Collected material:
──────────────────────────────

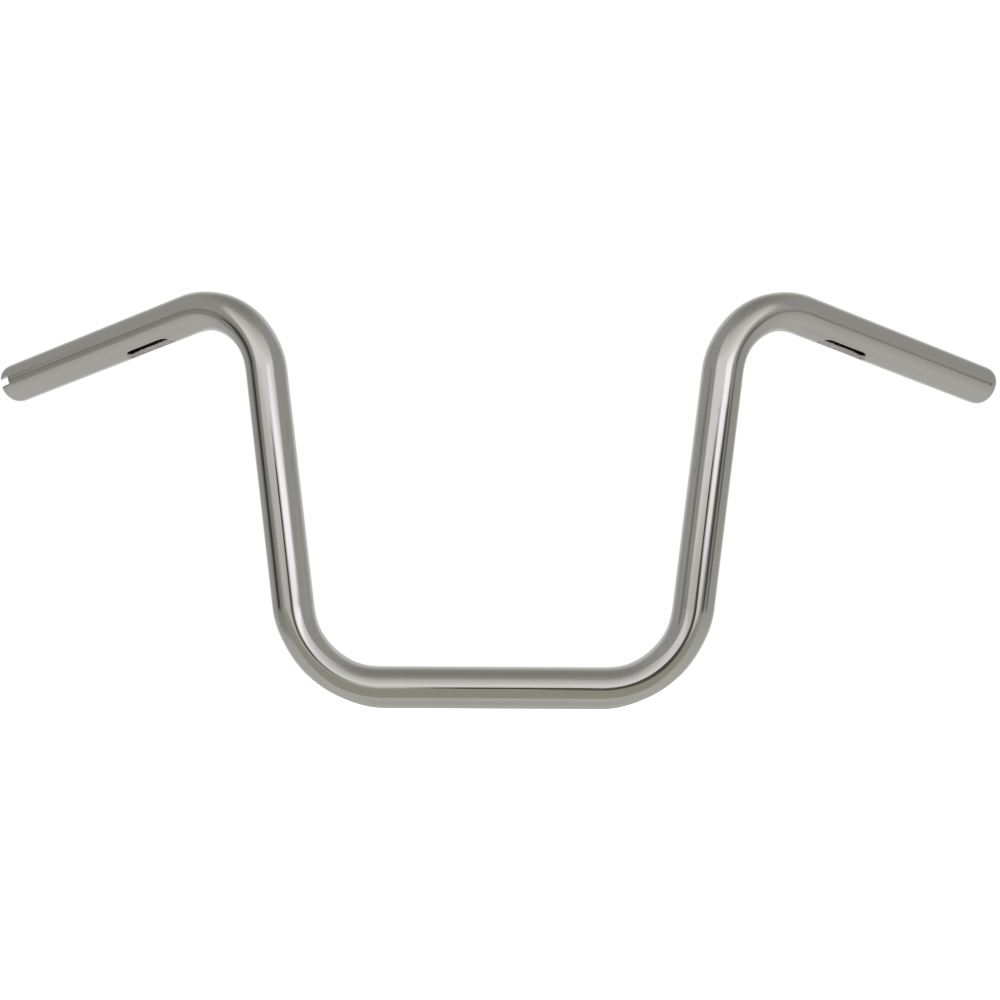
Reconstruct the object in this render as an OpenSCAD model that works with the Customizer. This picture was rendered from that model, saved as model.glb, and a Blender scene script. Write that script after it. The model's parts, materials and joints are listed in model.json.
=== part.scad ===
// Bent steel-tube motorcycle handlebar with internal-wiring slots.
// One tube bent four times. Each straight stretch and each bend is a node of its own.
// Origin: centre of the clamp section. +X along the clamp section, +Z up, +Y toward the rider.
// The throttle side is -X and the clutch side is +X.

/* [Tube] */
// Outer diameter of the tube
tube_d = 25.4; // [24:0.1:28]
// Wall thickness of the tube
tube_wall = 3.05; // [2.9:0.05:4]
// Rounding of the outer edge at the two open ends
end_round = 2.8; // [0.5:0.1:2.8]

/* [Shape of the bar] */
// Distance between the corners where the centre lines of the clamp section and the risers meet
corner_span = 233; // [220:1:300]
// Angle by which each riser leans outward
riser_lean = 7.25; // [0:0.25:12]
// Height of the elbow corners above the centre line of the clamp section
rise = 247; // [200:1:400]
// Angle by which the grip tubes fall toward their ends
wing_droop = 14.5; // [5:0.25:20]
// Angle by which the grip tubes sweep back toward the rider
wing_sweep = 22.25; // [5:0.25:30]
// Length of each wing from its elbow corner to its open end
wing_length = 203; // [195:1:260]
// Centre-line radius of the two lower bends
lower_bend_r = 57; // [45:0.5:65]
// Centre-line radius of the two elbows
elbow_r = 46; // [38:0.5:50]

/* [Wiring slots] */
// Length of the wiring slot in each grip tube
wing_slot_length = 36; // [20:1:46]
// Width of the wiring slot in each grip tube
wing_slot_width = 12; // [6:0.5:14]
// Distance along the grip tube from its elbow to the middle of the slot
wing_slot_place = 33.5; // [28:0.5:60]
// Turn of the slot around the tube, from the inside of the elbow toward the front of the bar
wing_slot_turn = 4; // [-20:1:60]
// Length of the wiring exit under the clamp section
exit_slot_length = 36; // [20:1:50]
// Width of the wiring exit under the clamp section
exit_slot_width = 11; // [6:0.5:13]
// Turn of the wiring exit around the tube, from the bottom toward the rear of the bar
exit_slot_turn = 30; // [0:5:60]

/* [Throttle end] */
// Width of the notch in the throttle end
notch_width = 5.5; // [4:0.5:8]
// Depth of the notch along the tube
notch_depth = 8.5; // [4:0.5:10]
// Turn of the notch around the tube, from the inside of the elbow toward the front of the bar
notch_turn = 90; // [60:1:180]

/* [Hidden] */
$fn = 96;
THROTTLE = -1;
CLUTCH = 1;
bore_d = tube_d - 2 * tube_wall;
// Turn and tangent length of the lower bends
lower_turn = 90 - riser_lean;
lower_tangent = lower_bend_r * tan(lower_turn / 2);
clamp_length = corner_span - 2 * lower_tangent;
// Direction of the wing seen along the riser: its parts out, back and up
wing_x = cos(wing_droop) * cos(wing_sweep);
wing_z = -sin(wing_droop);
wing_out = cos(riser_lean) * wing_x - sin(riser_lean) * wing_z;
wing_back = cos(wing_droop) * sin(wing_sweep);
wing_up = sin(riser_lean) * wing_x + cos(riser_lean) * wing_z;
// Turn, tangent length and plane of the elbows
elbow_turn = acos(wing_up);
elbow_roll = atan2(wing_back, wing_out);
elbow_tangent = elbow_r * tan(elbow_turn / 2);
riser_length = rise / cos(riser_lean) - lower_tangent - elbow_tangent;
grip_length = wing_length - elbow_tangent;
// How far a cutting shape reaches past the surface it cuts
reach = 5;

// Frames. In each one the tube starts at the origin and runs along +Z.

// Mirrors a piece to its side of the bar
module on_side(side) {
    mirror([side == THROTTLE ? 1 : 0, 0, 0]) children();
}

// Place after a bend that turns from +Z toward +X
module past_bend(radius, turn) {
    translate([radius * (1 - cos(turn)), 0, radius * sin(turn)])
        rotate([0, turn, 0])
            children();
}

module at_lower_bend() {
    translate([clamp_length / 2, 0, 0])
        rotate([0, 90, 0])
            rotate([0, 0, 180])
                children();
}

module at_riser() {
    at_lower_bend() past_bend(lower_bend_r, lower_turn) children();
}

module at_elbow() {
    at_riser()
        translate([0, 0, riser_length])
            rotate([0, 0, 180 + elbow_roll])
                children();
}

module at_grip() {
    at_elbow() past_bend(elbow_r, elbow_turn) children();
}

// Shapes of tube

module straight_tube(length) {
    difference() {
        cylinder(h = length, d = tube_d);
        translate([0, 0, -reach])
            cylinder(h = length + 2 * reach, d = bore_d);
    }
}

// Straight tube whose outer edge is rounded at its far end
module rounded_tube(length) {
    outer_r = tube_d / 2;
    inner_r = bore_d / 2;
    rotate_extrude()
        union() {
            translate([inner_r, 0])
                square([tube_wall, length - end_round]);
            translate([inner_r, length - end_round])
                square([tube_wall - end_round, end_round]);
            intersection() {
                translate([outer_r - end_round, length - end_round])
                    circle(r = end_round);
                translate([outer_r - end_round, length - end_round])
                    square(end_round);
            }
        }
}

module bent_tube(radius, turn) {
    translate([radius, 0, 0])
        rotate([90, 0, 180])
            rotate_extrude(angle = turn)
                translate([radius, 0])
                    difference() {
                        circle(d = tube_d);
                        circle(d = bore_d);
                    }
}

// Cutter for a slot with round ends, along Z and through the wall on the +X side
module slot_cutter(length, width) {
    straight = length - width;
    depth = tube_d / 2 + reach;
    for (end = [-1, 1])
        translate([0, 0, end * straight / 2])
            rotate([0, 90, 0])
                cylinder(h = depth, d = width);
    translate([0, -width / 2, -straight / 2])
        cube([depth, width, straight]);
}

// Cutter for the notch in the end of a tube, open along +Z and on the +X side
module notch_cutter() {
    translate([0, -notch_width / 2, -notch_depth])
        cube([tube_d / 2 + reach, notch_width, notch_depth + reach]);
}

// The pieces

module clamp_section() {
    color("silver")
        difference() {
            translate([-clamp_length / 2, 0, 0])
                rotate([0, 90, 0])
                    straight_tube(clamp_length);
            rotate([exit_slot_turn, 0, 0])
                rotate([0, 90, 0])
                    slot_cutter(exit_slot_length, exit_slot_width);
        }
}

module lower_bend(side) {
    color("gainsboro") on_side(side) at_lower_bend() bent_tube(lower_bend_r, lower_turn);
}

module riser(side) {
    color("silver") on_side(side) at_riser() straight_tube(riser_length);
}

module elbow(side) {
    color("gainsboro") on_side(side) at_elbow() bent_tube(elbow_r, elbow_turn);
}

module grip_tube(side) {
    color("silver")
        on_side(side)
            at_grip()
                difference() {
                    rounded_tube(grip_length);
                    rotate([0, 0, -wing_slot_turn])
                        translate([0, 0, wing_slot_place])
                            slot_cutter(wing_slot_length, wing_slot_width);
                    if (side == THROTTLE)
                        rotate([0, 0, -notch_turn])
                            translate([0, 0, grip_length])
                                notch_cutter();
                }
}

clamp_section();
lower_bend(THROTTLE);  // throttle_lower_bend
riser(THROTTLE);  // throttle_riser
elbow(THROTTLE);  // throttle_elbow
grip_tube(THROTTLE);  // throttle_grip_tube
lower_bend(CLUTCH);  // clutch_lower_bend
riser(CLUTCH);  // clutch_riser
elbow(CLUTCH);  // clutch_elbow
grip_tube(CLUTCH);  // clutch_grip_tube
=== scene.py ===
"""Looks of the chrome handlebar: one mesh piece for each section of the bent tube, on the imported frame."""

import json
import math

import bpy
from mathutils import Matrix, Vector


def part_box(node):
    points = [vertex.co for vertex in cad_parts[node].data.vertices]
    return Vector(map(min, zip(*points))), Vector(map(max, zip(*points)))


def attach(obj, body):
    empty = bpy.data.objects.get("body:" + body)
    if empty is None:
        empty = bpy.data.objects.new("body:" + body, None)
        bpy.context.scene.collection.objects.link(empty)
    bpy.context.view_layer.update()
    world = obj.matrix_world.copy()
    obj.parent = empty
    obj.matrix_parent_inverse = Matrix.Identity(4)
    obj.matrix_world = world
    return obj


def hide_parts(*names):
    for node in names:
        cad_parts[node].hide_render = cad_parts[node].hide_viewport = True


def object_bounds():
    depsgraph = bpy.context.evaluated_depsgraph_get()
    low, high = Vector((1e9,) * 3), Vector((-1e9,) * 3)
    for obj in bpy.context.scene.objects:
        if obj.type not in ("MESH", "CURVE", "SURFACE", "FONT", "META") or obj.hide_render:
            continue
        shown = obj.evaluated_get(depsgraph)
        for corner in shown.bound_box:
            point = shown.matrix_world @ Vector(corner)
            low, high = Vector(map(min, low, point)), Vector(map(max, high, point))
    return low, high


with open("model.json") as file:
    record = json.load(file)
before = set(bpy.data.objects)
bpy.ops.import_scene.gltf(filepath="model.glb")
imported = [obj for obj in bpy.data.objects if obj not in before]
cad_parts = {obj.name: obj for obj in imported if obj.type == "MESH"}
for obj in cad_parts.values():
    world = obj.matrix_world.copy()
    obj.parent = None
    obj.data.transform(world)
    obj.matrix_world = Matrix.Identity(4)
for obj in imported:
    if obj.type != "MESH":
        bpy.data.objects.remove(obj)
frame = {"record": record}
cad_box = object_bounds()

# Sizes are in metres and angles in degrees.

# Sizes of the cuts, as in the CAD model
WING_SLOT_LENGTH = 0.036
WING_SLOT_WIDTH = 0.012
WING_SLOT_PLACE = 0.0335
WING_SLOT_TURN = -4
EXIT_SLOT_LENGTH = 0.036
EXIT_SLOT_WIDTH = 0.011
EXIT_SLOT_TURN = 210
NOTCH_WIDTH = 0.0055
NOTCH_DEPTH = 0.0085
NOTCH_TURN = -90
# Rounding of the open ends: along the tube and into its wall
END_ROUND_LENGTH = 0.0065
END_ROUND_DEPTH = 0.0028
END_ROUND_STEPS = 12

# How much thinner a bend is in its own plane than the straight tube
LOWER_BEND_FLATTENING = 0.08
ELBOW_FLATTENING = 0.06
# Share of a bend over which the flattening sets in at each end
FLATTENING_RAMP = 0.30

# Fineness of the meshes
COLUMNS = 120
STRAIGHT_STEP = 0.004
BEND_STEP = 0.0015
SAME_PLACE = 1e-9
SLOT_RINGS = 9
# Tube left plain between a slot's ends and the regular grid of points
SLOT_MARGIN = 0.006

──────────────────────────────

Problem requirements: Each line from the one bearing "clamp_section();" through the one bearing "zip(*points))), Vector(map(max, zip(*points)))" is to be duplicated without change; all remaining lines are to be left out.

Output of the task:
clamp_section();
lower_bend(THROTTLE);  // throttle_lower_bend
riser(THROTTLE);  // throttle_riser
elbow(THROTTLE);  // throttle_elbow
grip_tube(THROTTLE);  // throttle_grip_tube
lower_bend(CLUTCH);  // clutch_lower_bend
riser(CLUTCH);  // clutch_riser
elbow(CLUTCH);  // clutch_elbow
grip_tube(CLUTCH);  // clutch_grip_tube
=== scene.py ===
"""Looks of the chrome handlebar: one mesh piece for each section of the bent tube, on the imported frame."""

import json
import math

import bpy
from mathutils import Matrix, Vector


def part_box(node):
    points = [vertex.co for vertex in cad_parts[node].data.vertices]
    return Vector(map(min, zip(*points))), Vector(map(max, zip(*points)))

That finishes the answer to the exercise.